The lake also covers portions of the Wolf River and is one of four major flood control reservoirs for the Cumberland, along with Percy Priest Lake, Lake Cumberland, and Center Hill Lake. Dale Hollow Lake State Park is located on the north (Kentucky) side, and electricity from the dam is marketed by the Southeastern Power Administration.
Lake Cumberland is a 65,530-acre reservoir in Kentucky that was constructed for flood control and hydroelectric power. Its shoreline measures 1,255 miles and the lake has a capacity of 6,100,000 acre-feet of water, enough to cover the entire Commonwealth of Kentucky with 3 inches of water.

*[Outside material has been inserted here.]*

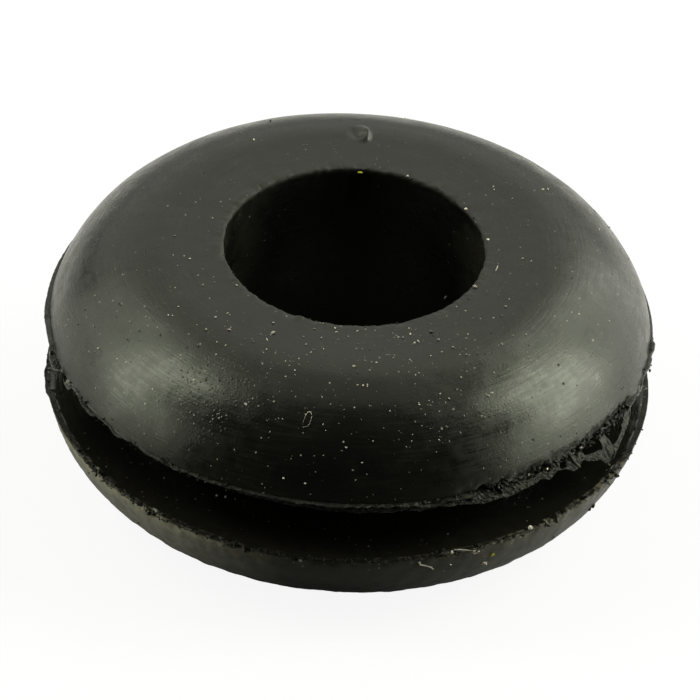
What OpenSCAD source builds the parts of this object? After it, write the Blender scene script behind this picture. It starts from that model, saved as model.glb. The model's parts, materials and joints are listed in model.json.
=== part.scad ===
// Cable grommet, moulded in one piece of black rubber.
// A domed flange lies on each side of a metal panel, the edge of the panel's hole sits in the
// groove between them, and a cable runs through the bore.
// Z is the axis of the bore, and Z = 0 is the flat land that the grommet stands on.

/* [Flanges] */
// Diameter of both flanges, at their lips beside the groove
flange_d = 14.3; // [12:0.1:22]
// Height of the grommet, from one land to the other
total_h = 6.2; // [4.8:0.1:8]
// Radius of the domed shoulder, from the land out to the lip
dome_r = 2.75; // [2:0.05:3.4]

/* [Bore] */
// Diameter of the hole that the cable passes through
bore_d = 6.2; // [3:0.1:7.6]
// Radius that eases the two mouths of the bore
mouth_r = 0.06; // [0.04:0.01:0.25]

/* [Panel groove] */
// Width of the groove, which grips a panel of this thickness
groove_w = 1.6; // [0.8:0.1:2.4]
// Diameter at the bottom of the groove, which fills the panel's hole
groove_d = 9.5; // [8.2:0.1:11.4]
// Fillet in the two corners at the bottom of the groove
root_r = 0.25; // [0.05:0.05:0.35]

/* [Moulding marks] */
// Thickness of the skin of flash on each lip, where the mould's plates met
flash_t = 0.08; // [0.05:0.01:0.15]
// How far that skin stands out past the lip
flash_reach = 0.12; // [0.04:0.02:0.3]
// Diameter of the dimple that a trapped bubble left in the upper flange
dimple_d = 0.5; // [0.2:0.02:0.8]
// Depth of the dimple
dimple_depth = 0.08; // [0.03:0.01:0.15]
// Angle up the domed shoulder at which the dimple lies, 90 being the land
dimple_up = 88; // [45:1:90]
// Direction of the dimple round the axis, 0 being +X
dimple_turn = 89; // [0:1:359]

/* [Hidden] */
$fn = 120;

bore_r = bore_d / 2;
flange_r = flange_d / 2;
groove_r = groove_d / 2;
half_h = total_h / 2;
flange_h = (total_h - groove_w) / 2;

// The shoulder is an arc that leaves the land level and ends at the lip. On a flange taller
// than the arc's radius it ends upright, and a straight skirt goes on down to the lip.
dome_drop = min(flange_h, dome_r);
dome_run = sqrt(pow(dome_r, 2) - pow(dome_r - dome_drop, 2));
land_r = flange_r - dome_run;

// The dimple is cut by a ball whose cap has the dimple's diameter and depth.
dimple_ball_r = (pow(dimple_d / 2, 2) + pow(dimple_depth, 2)) / (2 * dimple_depth);
dimple_out = dome_r + dimple_ball_r - dimple_depth;

// The sections below are drawn with X out from the axis and Y up. Y = 0 is the groove's wall
// in flange_section and flash_section, and the groove's middle plane in the others.

// One flange: a level land, then the domed shoulder down to the lip
module flange_section() {
    intersection() {
        square([flange_r, flange_h]);
        union() {
            square([land_r, flange_h]);
            translate([land_r, flange_h - dome_r]) circle(dome_r);
            translate([0, -flange_h]) square([flange_r, 2 * flange_h - dome_drop]);
        }
    }
}

// The skin of flash, flush with the groove's wall
module flash_section() {
    translate([land_r, 0]) square([dome_run + flash_reach, flash_t]);
}

// Half of the core that joins the flanges, with its fillet up to the groove's wall
module core_section() {
    straight_h = groove_w / 2 - root_r;
    difference() {
        square([groove_r + root_r, groove_w / 2]);
        translate([groove_r, 0]) square([root_r, straight_h]);
        translate([groove_r + root_r, straight_h]) circle(root_r);
    }
}

// Half of the bore, with its mouth rounded over the land
module bore_section() {
    square([bore_r, half_h]);
    translate([bore_r, half_h - mouth_r]) difference() {
        square(mouth_r);
        translate([mouth_r, 0]) circle(mouth_r);
    }
}

// Everything on one side of the groove's middle plane
module half_section() {
    difference() {
        union() {
            translate([0, groove_w / 2]) {
                flange_section();
                flash_section();
            }
            core_section();
        }
        bore_section();
    }
}

// The ball that cuts the dimple, pushed into the upper shoulder square to its surface
module dimple() {
    rotate([0, 0, dimple_turn])
        translate([land_r, 0, total_h - dome_r])
            rotate([0, -dimple_up, 0])
                translate([dimple_out, 0, 0]) sphere(dimple_ball_r);
}

module grommet() {
    color("#2b2c28") difference() {
        translate([0, 0, half_h]) rotate_extrude() {
            half_section();
            mirror([0, 1]) half_section();
        }
        dimple();
    }
}

grommet();
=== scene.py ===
# A moulded rubber cable grommet: its worn, dusty finish and torn flash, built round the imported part.
import json
import math
import random

import bpy
from mathutils import Matrix, Vector

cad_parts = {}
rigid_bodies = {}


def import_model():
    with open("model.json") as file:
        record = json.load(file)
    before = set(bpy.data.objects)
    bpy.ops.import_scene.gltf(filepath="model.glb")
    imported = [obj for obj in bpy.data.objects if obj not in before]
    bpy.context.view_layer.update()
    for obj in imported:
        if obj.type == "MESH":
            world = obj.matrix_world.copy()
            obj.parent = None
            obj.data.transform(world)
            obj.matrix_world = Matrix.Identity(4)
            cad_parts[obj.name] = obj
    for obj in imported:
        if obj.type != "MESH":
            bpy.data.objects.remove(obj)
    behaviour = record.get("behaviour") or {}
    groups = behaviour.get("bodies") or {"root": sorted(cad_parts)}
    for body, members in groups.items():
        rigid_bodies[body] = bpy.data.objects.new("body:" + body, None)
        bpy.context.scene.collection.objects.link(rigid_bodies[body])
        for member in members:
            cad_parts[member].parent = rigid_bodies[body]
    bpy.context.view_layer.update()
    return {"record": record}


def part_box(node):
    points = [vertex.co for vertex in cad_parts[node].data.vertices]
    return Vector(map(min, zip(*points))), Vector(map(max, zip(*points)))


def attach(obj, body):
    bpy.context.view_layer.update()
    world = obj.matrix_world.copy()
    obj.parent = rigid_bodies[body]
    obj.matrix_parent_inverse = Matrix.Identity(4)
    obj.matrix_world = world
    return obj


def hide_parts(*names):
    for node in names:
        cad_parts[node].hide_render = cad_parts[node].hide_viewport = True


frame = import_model()
mm = 0.001

# The sizes that the part already has
partLow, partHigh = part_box("grommet")
mounts = {mount["name"]: mount for mount in frame["record"]["mounts"]}
heightMm = (partHigh.z - partLow.z) / mm
boreR = mounts["cable_bore"]["dims"]["r_mm"]
grooveR = mounts["panel_groove"]["dims"]["r_mm"]
grooveW = mounts["panel_groove"]["dims"]["length_mm"]
upperLip = (heightMm + grooveW) / 2
lowerLip = (heightMm - grooveW) / 2
flangeH = lowerLip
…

Despite a leakage in the dam that caused the lake to be 43 feet below its normal level in 2011, repairs were completed in 2013 and the lake is now a major source of tourism and an economic engine for south-central Kentucky, with lake levels back to normal as of April 18, 2015.
Cave Run Lake
Cave Run Lake is an 8,270-acre reservoir located south of Morehead, Kentucky, built by the U.S. Army Corps of Engineers with a 148 ft, half-mile dam construction that began in 1965 and was completed in 1973.

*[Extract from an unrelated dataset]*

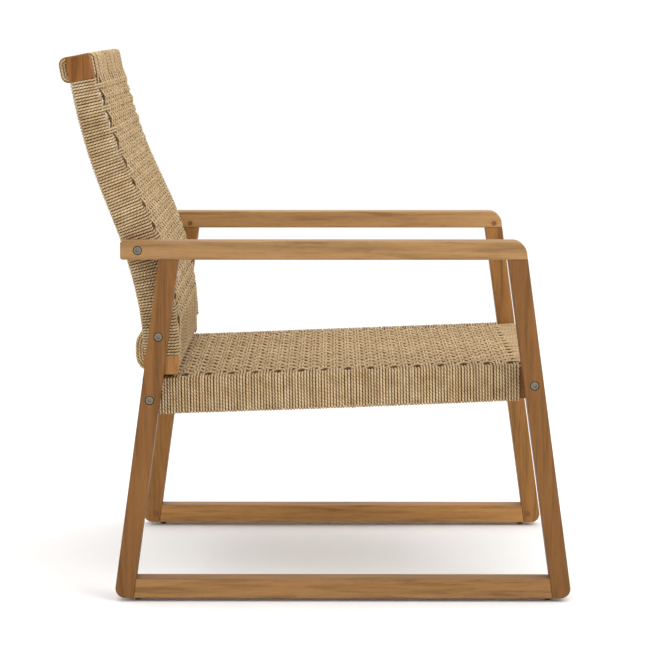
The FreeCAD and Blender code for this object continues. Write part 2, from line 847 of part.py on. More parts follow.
for side_name, side_sign in SIDES.items():
    arm_rail("arm_rail_" + side_name, side_sign)
    leg("front_leg_" + side_name, side_sign, FRONT, [FRONT_BOLT])
    leg("rear_leg_" + side_name, side_sign, REAR, [REAR_UPPER_BOLT, REAR_LOWER_BOLT])
    bottom_rail("bottom_rail_" + side_name, side_sign)
    seat_side_rail("seat_side_rail_" + side_name, side_sign)
    back_post("back_post_" + side_name, side_sign)
    seat_side_wrap("seat_side_wrap_" + side_name, side_sign)
    post_wrap("back_post_wrap_" + side_name, side_sign)

joint_pegs()
frame_bolts()
threaded_inserts()
glides()
seat_cross_rail("seat_front_rail", size("seat_front_y"), "seat_front_depth")
seat_cross_rail("seat_rear_rail", BARE_REAR_Y, "seat_rear_depth")
back_top_rail()
back_bottom_rail()
cross_wrap("seat_front_wrap", size("seat_front_y"), "seat_front_depth")
cross_wrap("seat_rear_wrap", BARE_REAR_Y, "seat_rear_depth")
top_box = [size("top_rail_" + word) for word in ("y", "z", "depth", "high", "lean")]
low_box = [size("low_rail_" + word) for word in ("y", "z", "depth", "high")] + [0.0]
back_rail_wrap("back_top_wrap", top_box, (size("edge_ease"), size("top_rail_round")),
               (size("front_wrap_round"), size("top_wrap_round")))
back_rail_wrap("back_bottom_wrap", low_box, (size("low_front_round"), size("low_rail_round")),
               (size("low_front_wrap_round"), size("low_wrap_round")))
seat_weave()
back_weave()

doc.recompute()
faults = []
for thing in doc.Objects:
    if "Invalid" in thing.State or "Error" in thing.State:
        faults.append(thing.Label)
bodies = [thing for thing in doc.Objects if thing.TypeId == "PartDesign::Body"]
for body in bodies:
    if body.Shape.isNull() or not body.Shape.isValid():
        faults.append(body.Label + " shape")
if faults:
    raise ValueError("not sound: " + ", ".join(faults))

os.makedirs("parts", exist_ok=True)
total = FreeCAD.BoundBox()
for body in bodies:
    body.Shape.exportStep("parts/" + body.Label + ".step")
    total.add(body.Shape.BoundBox)
    print("%-24s solids %d volume %.0f" % (body.Label, len(body.Shape.Solids), body.Shape.Volume))
print("nodes %d" % len(bodies))
print("X %.2f..%.2f Y %.2f..%.2f Z %.2f..%.2f" % (
    total.XMin, total.XMax, total.YMin, total.YMax, total.ZMin, total.ZMax))
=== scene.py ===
import math
import random

import bpy
import numpy as np
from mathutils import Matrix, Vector


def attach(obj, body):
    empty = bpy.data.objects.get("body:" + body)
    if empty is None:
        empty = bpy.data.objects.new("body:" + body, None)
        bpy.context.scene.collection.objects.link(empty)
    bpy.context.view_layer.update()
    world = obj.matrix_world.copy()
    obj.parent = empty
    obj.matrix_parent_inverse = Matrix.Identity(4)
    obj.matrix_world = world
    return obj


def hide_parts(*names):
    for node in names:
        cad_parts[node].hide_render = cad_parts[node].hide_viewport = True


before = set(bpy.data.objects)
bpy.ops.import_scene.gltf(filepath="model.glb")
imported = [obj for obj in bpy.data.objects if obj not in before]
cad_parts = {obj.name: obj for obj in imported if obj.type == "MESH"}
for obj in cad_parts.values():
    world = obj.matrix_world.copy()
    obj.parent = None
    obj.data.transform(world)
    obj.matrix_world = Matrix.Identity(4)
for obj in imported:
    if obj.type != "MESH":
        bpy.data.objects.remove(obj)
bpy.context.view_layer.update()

# A wooden armchair with a cord seat and back. Wood, bolts, pegs and glides are the frame's own
# nodes, dressed in materials. The cord is laid here, one cord at a time.
# Sizes are millimetres in frame coordinates, where Y = 0 is the middle of the side frames.
MM = 0.001

# ---------------------------------------------------------------- camera
PICTURE_WIDE = 645.0
CAMERA_FOCAL_PX = 2523.0      # focal length, for a picture that wide
SENSOR_WIDE = 36.0
CAMERA_AWAY = 3890.0          # from the near side frame
CAMERA_Y = 14.9
CAMERA_Z = 915.7
CAMERA_PITCH = 0.1208         # radians
CAMERA_TURN = -0.0044
CAMERA_SEES = 50.0            # metres

# ---------------------------------------------------------------- wood under the cord
FRAME_SHIFT = 42.6            # the side frames' middle lies this far in front of the origin
HALF_WIDTH = 320.0
CORD_THICK = 4.6
CORE_THICK = 27.5
WRAP_FACE = 281.7             # outer face of the cord on the posts and seat rails
CORE_OUT = WRAP_FACE - CORD_THICK     # outer face of the wood, and its inner face
CORE_IN = CORE_OUT - CORE_THICK
BLOCK_IN = CORE_IN - CORD_THICK   # inner face of the bare blocks

SEAT_MIDDLE_Z = 332.4
SEAT_SLOPE = 0.0384
SEAT_HALF_HIGH = 25.0
SEAT_FRONT = (-306.0, -280.0)     # front rail, front and rear face
SEAT_REAR = (290.0, 314.0)        # rear rail

# a RAIL is the middle of a back rail in Y and Z; a HALF is half its depth, half its height,
# and the rounding of the wood in front and at the rear
TOP_RAIL = (415.5, 835.0)
TOP_HALF = (22.0, 13.5, 2.0, 5.0)
TOP_RAIL_LEAN = math.radians(11.0)
LOW_RAIL = (293.5, 390.0)
LOW_HALF = (31.0, 30.5, 10.0, 22.0)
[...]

The lake is in the northern part of the Daniel Boone National Forest and provides flood protection to the lower Licking River valley, supplies water to the area’s communities, improves the Licking River’s water flow conditions, and offers a habitat for various species of fish and wildlife. Cave Run Lake is situated in Rowan, Morgan, Menifee, and Bath counties.
The lake varies from 2,890 acres in the winter to 5,795 acres in the summer and is situated in Edmonson, Grayson, and Hart counties. Nearby attractions include Mammoth Cave National Park, Nolin Lake State Park, Moutardier Resort and Marina, Ponderosa Boat Dock/Marina, and Wax Marina.